In general, two points of view were expressed throughout the seminar discussions. The first saw the need of a conceptual scheme that not only precisely defines the categories under which data may be collected, but also indicates the criteria of relevance to be adopted and the variables that are to be related hypothetically for the purpose of comparative study. According to the other view, given the present state of comparative studies, comparability ought to be derived primarily from the formulation of problems with limited and manageable proportions. This disagreement should not obscure the area of agreement reached by the members of the seminar.

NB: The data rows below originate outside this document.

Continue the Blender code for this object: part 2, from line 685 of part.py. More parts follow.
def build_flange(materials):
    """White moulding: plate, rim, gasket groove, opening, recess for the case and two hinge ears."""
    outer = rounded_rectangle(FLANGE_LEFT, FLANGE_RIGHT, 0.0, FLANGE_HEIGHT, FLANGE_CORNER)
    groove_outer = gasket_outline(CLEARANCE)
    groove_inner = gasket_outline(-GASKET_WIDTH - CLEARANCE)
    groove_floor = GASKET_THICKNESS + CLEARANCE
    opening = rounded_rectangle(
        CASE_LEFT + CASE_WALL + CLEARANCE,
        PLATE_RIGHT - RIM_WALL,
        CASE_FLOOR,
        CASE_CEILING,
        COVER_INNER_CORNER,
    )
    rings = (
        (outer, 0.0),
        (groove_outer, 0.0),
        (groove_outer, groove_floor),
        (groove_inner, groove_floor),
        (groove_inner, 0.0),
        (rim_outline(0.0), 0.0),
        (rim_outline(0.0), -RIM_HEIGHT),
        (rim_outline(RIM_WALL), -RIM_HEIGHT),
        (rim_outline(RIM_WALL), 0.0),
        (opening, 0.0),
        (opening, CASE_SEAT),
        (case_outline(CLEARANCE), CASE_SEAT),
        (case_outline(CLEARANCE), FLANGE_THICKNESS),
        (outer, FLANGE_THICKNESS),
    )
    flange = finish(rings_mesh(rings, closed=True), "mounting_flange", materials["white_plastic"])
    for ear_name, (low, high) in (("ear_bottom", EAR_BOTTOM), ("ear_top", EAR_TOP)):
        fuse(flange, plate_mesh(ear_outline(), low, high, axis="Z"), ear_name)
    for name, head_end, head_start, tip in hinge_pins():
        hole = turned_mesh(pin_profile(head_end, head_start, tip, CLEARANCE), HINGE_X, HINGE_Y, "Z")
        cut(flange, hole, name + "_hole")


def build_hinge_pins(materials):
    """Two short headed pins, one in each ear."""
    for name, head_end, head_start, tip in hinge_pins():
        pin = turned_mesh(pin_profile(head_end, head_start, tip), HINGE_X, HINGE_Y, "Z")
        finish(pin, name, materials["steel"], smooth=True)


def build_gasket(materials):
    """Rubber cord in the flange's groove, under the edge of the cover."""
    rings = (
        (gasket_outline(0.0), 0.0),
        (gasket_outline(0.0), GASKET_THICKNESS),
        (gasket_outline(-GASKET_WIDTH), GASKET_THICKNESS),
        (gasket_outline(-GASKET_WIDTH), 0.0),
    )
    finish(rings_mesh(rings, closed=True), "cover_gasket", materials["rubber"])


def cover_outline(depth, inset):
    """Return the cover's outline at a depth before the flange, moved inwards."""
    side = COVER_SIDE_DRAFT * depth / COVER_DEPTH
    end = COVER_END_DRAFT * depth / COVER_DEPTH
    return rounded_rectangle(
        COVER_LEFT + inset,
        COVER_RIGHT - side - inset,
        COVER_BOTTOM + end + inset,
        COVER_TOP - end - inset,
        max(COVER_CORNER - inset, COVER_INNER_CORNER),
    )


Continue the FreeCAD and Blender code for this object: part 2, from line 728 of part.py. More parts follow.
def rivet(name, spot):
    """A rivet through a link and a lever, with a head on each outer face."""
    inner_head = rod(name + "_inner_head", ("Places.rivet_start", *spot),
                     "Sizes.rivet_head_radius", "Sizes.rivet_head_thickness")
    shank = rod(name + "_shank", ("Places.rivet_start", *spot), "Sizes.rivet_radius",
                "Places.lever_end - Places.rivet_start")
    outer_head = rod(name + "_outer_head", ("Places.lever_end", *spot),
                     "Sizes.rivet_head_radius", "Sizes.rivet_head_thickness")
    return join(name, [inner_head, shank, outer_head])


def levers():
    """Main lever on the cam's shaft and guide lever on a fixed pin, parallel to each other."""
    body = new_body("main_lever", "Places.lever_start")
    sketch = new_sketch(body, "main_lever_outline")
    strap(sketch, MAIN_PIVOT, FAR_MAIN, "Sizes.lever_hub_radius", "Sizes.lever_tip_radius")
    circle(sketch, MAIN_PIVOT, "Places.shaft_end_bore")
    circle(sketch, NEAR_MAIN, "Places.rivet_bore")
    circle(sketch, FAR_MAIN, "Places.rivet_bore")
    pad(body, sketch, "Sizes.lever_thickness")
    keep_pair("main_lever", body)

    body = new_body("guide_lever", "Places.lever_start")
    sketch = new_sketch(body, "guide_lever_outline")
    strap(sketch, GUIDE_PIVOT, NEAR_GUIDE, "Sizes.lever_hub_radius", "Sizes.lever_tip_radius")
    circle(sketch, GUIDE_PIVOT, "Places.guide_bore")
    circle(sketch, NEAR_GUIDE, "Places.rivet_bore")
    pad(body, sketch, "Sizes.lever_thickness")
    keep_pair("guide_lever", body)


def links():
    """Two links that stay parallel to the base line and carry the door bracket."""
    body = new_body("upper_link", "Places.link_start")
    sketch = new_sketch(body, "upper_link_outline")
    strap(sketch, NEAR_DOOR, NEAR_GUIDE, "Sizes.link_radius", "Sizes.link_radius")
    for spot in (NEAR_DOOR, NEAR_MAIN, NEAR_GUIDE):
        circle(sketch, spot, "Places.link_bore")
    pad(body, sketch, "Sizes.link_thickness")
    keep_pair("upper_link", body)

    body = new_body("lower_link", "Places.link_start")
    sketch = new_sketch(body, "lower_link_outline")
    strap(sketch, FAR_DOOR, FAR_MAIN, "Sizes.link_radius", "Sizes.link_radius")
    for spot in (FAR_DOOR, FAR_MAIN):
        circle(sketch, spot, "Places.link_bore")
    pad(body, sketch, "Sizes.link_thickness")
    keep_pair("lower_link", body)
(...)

The members of the seminar, therefore, substantially rejected the arguments in favor of uniqueness, and argued that comparison between institutions not only is possible but may eventually provide, through a multiple approach, a general theory of politics and a general theory of political change. Before this development can be realized, the following research approaches should be emphasized and undertaken in as orderly a way as possible: (1) elaboration of a tentative and even rough classificatory scheme or schemes; (2) conceptualization at various levels of abstraction, preferably at the manageable level of the problem-oriented approach; (3) formulation of single hypotheses or hypothetical series that may be suggested by the formulation of either a classificatory scheme or sets of problems; (4) constant reference of hypotheses to empirical data for the purpose of falsification and the formulation of new hypotheses.

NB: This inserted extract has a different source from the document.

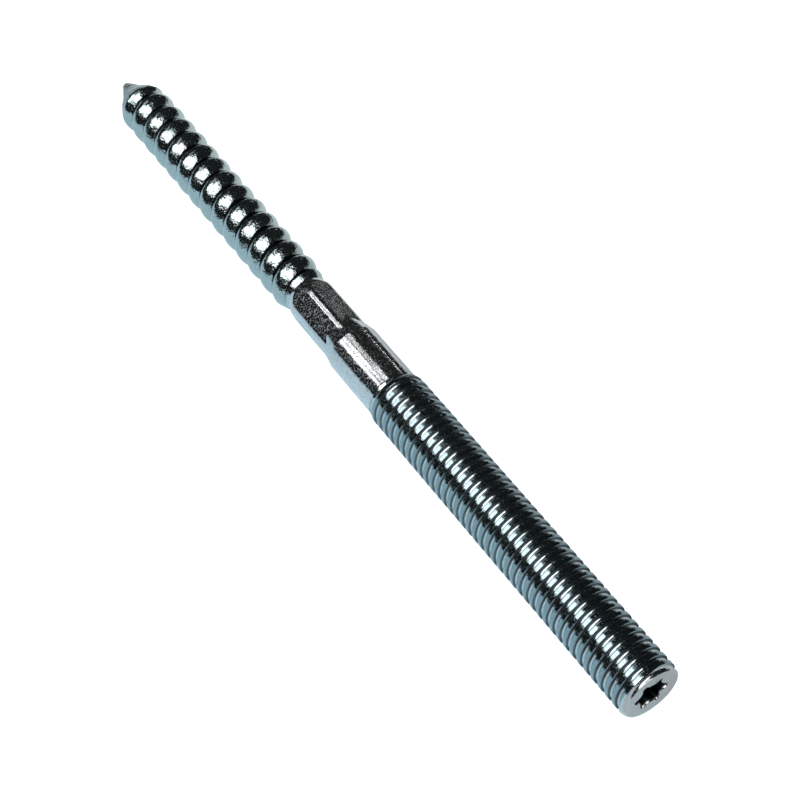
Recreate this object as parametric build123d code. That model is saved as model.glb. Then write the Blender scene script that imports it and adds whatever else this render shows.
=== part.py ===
from build123d import *

# A hanger bolt: one rolled and pressed steel pin, threaded at both ends.
# Along its own axis, from the wood end to the machine end, it has a short blunt point,
# a coarse wood thread with rounded ridges, a narrow neck, six pressed wrench flats,
# a plain shank, and a metric machine thread with a six-lobe socket in its end.
# The machine thread is fine, and stands here as a plain pin of its major diameter.
# The bolt lies on its side: +X points out of the machine end, +Z is up, and the origin
# is on the surface it lies on, under the middle of its length. Sizes are millimetres.

import os
from math import asin, cos, radians, sin

# Lengths along the axis, from the wood end
wood_thread_length = 49.2  # from the tip to the end of the neck
hexagon_length = 11.2  # from the neck to the shank's edge
shank_length = 8.8
machine_thread_length = 50.8  # run-out, thread and end chamfer

# Wood thread
wood_crest_diameter = 7.2
wood_root_diameter = 5.3
wood_pitch = 3.17
wood_groove_width = 0.3  # what is left at the root between two ridges
ridge_flats = 7  # narrow flats that make up the ridge's rounding
wood_thread_turn = 342.0  # where the ridge starts, in degrees about the axis
wood_fade_length = 2.6  # in which the ridge sinks away before the neck
ridge_foot_depth = 1.25  # how deep the ridge's foot is buried in the root
ridge_side_depth = 0.12  # how far its rounded flanks reach under the root

# Point
tip_diameter = 1.2
point_cone_diameter = 5.5  # where the cone ends and the shoulder starts
point_cone_length = 3.0
point_length = 6.0  # from the tip to the thread's full diameter

# Neck and wrench flats
neck_diameter = 5.6
neck_length = 0.8
hexagon_across_flats = 6.0
hexagon_corner_diameter = 6.6  # the corners are rounded
neck_taper_length = 2.2  # from the neck up to the rounded corners
corner_taper_length = 2.6  # in which the corners rise to the shank
flat_ramp_length = 2.8  # from the flats up to the shank's edge
hexagon_turn = 43.0  # the middle of a flat, in degrees about the axis

# Shank and machine thread, M8 with a pitch of 1.25
shank_diameter = 7.18  # the bare pin, the thread's pitch diameter
thread_major_diameter = 7.9
thread_runout_length = 1.6
end_chamfer_length = 1.4
end_face_diameter = 7.1

# Six-lobe socket, size 25
socket_across_points = 4.5
socket_across_valleys = 3.2
socket_point_radius = 0.38
socket_depth = 2.9
socket_cone_depth = 0.7  # below the full lobes
socket_floor_diameter = 0.8
socket_turn = 30.0  # the middle of a lobe, in degrees about the axis

# Places along the axis, measured from the tip
neck_z = wood_thread_length - neck_length
hexagon_z = wood_thread_length
shank_z = hexagon_z + hexagon_length
machine_z = shank_z + shank_length
end_z = machine_z + machine_thread_length

trim_margin = 0.2  # how far a trimming shape stands clear of the full thread


def turned(outline):
    """A solid turned about the axis from its outline of (radius, height) points."""
    points = [(0, outline[0][1]), *outline, (0, outline[-1][1])]
    return revolve(Plane.XZ * make_face(Polyline(*points, close=True)), Axis.Z)


def ridge_blank():
    """The right-handed ridge: a rounded crest on a foot that is buried in the root."""
    crest = wood_crest_diameter / 2
    root = wood_root_diameter / 2
    side = root - ridge_side_depth
    foot = root - ridge_foot_depth
    half_width = (wood_pitch - wood_groove_width) / 2
    rounding = (half_width**2 + (crest - side)**2) / (2 * (crest - side))
    full_angle = asin(half_width / rounding)
    angles = [full_angle * (2 * step / ridge_flats - 1) for step in range(ridge_flats + 1)]
    rounded = [(crest - rounding + rounding * cos(angle), rounding * sin(angle)) for angle in angles]
    section = make_face(Polyline(*rounded, (foot, half_width), (foot, -half_width), close=True))
    spine = Helix(wood_pitch, neck_z + 2 * wood_pitch, root)
    ridge = sweep(Plane.XZ * section, path=spine, is_frenet=True)
    return Pos(0, 0, -wood_pitch) * Rot(0, 0, wood_thread_turn) * ridge


def wood_end():
    """The threaded wood end: its point at zero height, its plain root ending in the neck."""
    root = wood_root_diameter / 2
    clear = wood_crest_diameter / 2 + trim_margin
    point = [(tip_diameter / 2, 0), (point_cone_diameter / 2, point_cone_length), (clear, point_length)]
    fade = [(clear, neck_z - wood_fade_length), (root - ridge_side_depth, neck_z)]
    ridge = ridge_blank() & turned(point + fade)
    core = turned([(root, -wood_pitch), (root, hexagon_z)])
    return (core + ridge) & turned([*point, (clear, hexagon_z)])


def shaft():
    """All that is turned from the neck to the machine end, before flats and socket."""
    neck = neck_diameter / 2
    corner = hexagon_corner_diameter / 2
    shank = shank_diameter / 2
    major = thread_major_diameter / 2
    ramp_z = shank_z - flat_ramp_length
    return turned([
        (neck, neck_z),
        (neck, hexagon_z),
        (corner, hexagon_z + neck_taper_length),
        (corner, ramp_z - corner_taper_length),
        (shank, ramp_z),
        (shank, machine_z),
        (major, machine_z + thread_runout_length),
        (major, end_z - end_chamfer_length),
        (end_face_diameter / 2, end_z),
    ])


def pressed_away():
    """What the dies take from the pin: all outside a hexagon, up to a sloping end."""
    corner_turn = hexagon_turn + 30
    hexagon = RegularPolygon(hexagon_across_flats / 2, 6, major_radius=False, rotation=corner_turn)
    dies = extrude(Pos(0, 0, hexagon_z) * (Circle(thread_major_diameter) - hexagon), hexagon_length)
    ramp_z = shank_z - flat_ramp_length
    ramp = turned([(hexagon_across_flats / 2, ramp_z), (shank_diameter / 2, shank_z)])
    return dies - ramp


def six_lobe_section():
    """The socket's section: six rounded points, with round noses between them."""
    point_offset = socket_across_points / 2 - socket_point_radius
    valley = socket_across_valleys / 2
    reach = point_offset * cos(radians(30))
    # A nose touches the points on both its sides without a corner.
    squares = socket_point_radius**2 - valley**2 - point_offset**2 + 2 * valley * reach
    nose_radius = squares / (2 * (valley - reach - socket_point_radius))
    nose = Pos(valley + nose_radius, 0) * Circle(nose_radius)
    section = Circle(valley)
    for step in range(6):
        section += Rot(0, 0, socket_turn + 60 * step) * lobe(point_offset, valley + nose_radius)
    for step in range(6):
        section -= Rot(0, 0, socket_turn + 60 * step + 30) * nose
    return section


def lobe(point_offset, nose_offset):
    """One point of the socket: its round end, and the wedge that joins it to the middle."""
    side = nose_offset * Vector(1, 0).rotate(Axis.Z, 30)
    wedge = make_face(Polyline((0, 0), side, (point_offset, 0), (side.X, -side.Y), close=True))
    return Pos(point_offset, 0) * Circle(socket_point_radius) + wedge


def socket():
    """The pressed socket, with a shallow cone below its full lobes."""
    lobes_z = end_z - socket_depth
    lobes = extrude(Pos(0, 0, lobes_z) * six_lobe_section(), 2 * socket_depth)
    floor = (socket_floor_diameter / 2, lobes_z - socket_cone_depth)
    cone = turned([floor, (socket_across_valleys / 2, lobes_z)])
    return lobes + cone


def hanger_bolt():
    standing = wood_end() + shaft() - pressed_away() - socket()
    return Pos(-end_z / 2, 0, thread_major_diameter / 2) * Rot(0, 90, 0) * standing


bolt = hanger_bolt()
bolt.label = "hanger_bolt"
os.makedirs("parts", exist_ok=True)
export_step(bolt, "parts/hanger_bolt.step")
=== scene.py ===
from math import atan2, cos, pi, radians, sin, tan

import bmesh
import bpy
import numpy as np
from mathutils import Matrix, Vector


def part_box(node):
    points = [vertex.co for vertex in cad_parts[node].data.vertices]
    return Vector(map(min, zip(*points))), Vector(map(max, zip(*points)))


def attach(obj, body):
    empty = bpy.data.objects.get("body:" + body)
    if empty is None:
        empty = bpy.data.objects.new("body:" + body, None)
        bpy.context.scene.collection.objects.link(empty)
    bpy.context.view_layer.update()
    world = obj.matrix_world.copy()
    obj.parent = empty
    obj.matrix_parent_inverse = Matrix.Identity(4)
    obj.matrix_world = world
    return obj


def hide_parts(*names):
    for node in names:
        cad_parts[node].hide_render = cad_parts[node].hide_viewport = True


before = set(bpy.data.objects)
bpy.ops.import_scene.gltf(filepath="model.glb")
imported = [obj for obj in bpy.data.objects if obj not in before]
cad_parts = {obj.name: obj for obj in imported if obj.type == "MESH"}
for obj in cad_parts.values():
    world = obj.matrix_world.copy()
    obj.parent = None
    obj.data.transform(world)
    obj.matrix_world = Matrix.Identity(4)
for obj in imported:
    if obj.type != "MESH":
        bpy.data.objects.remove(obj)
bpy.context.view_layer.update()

# The bolt lies along X, over the middle of its length. Its sizes are in millimetres, and
# places are measured along its axis from the wood tip. Turns are measured about the axis
# from straight down towards +Y.
MM = 0.001
box_low, box_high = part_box("hanger_bolt")
END = round((box_high.x - box_low.x) / MM, 2)
AXIS_HEIGHT = round(box_high.z / MM / 2, 2)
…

But the legitimacy myth only defines the conditions of obedience. Within its framework there is the political process itself, through which numerous groups having political aspirations (policy-aspiration groups and power-aspiration groups) strive for recognition and elevation to the position of legitimacy. The factors that determine which power-aspiration group is to be invested with legitimacy, to the exclusion of all others, are the effective power factors in the system.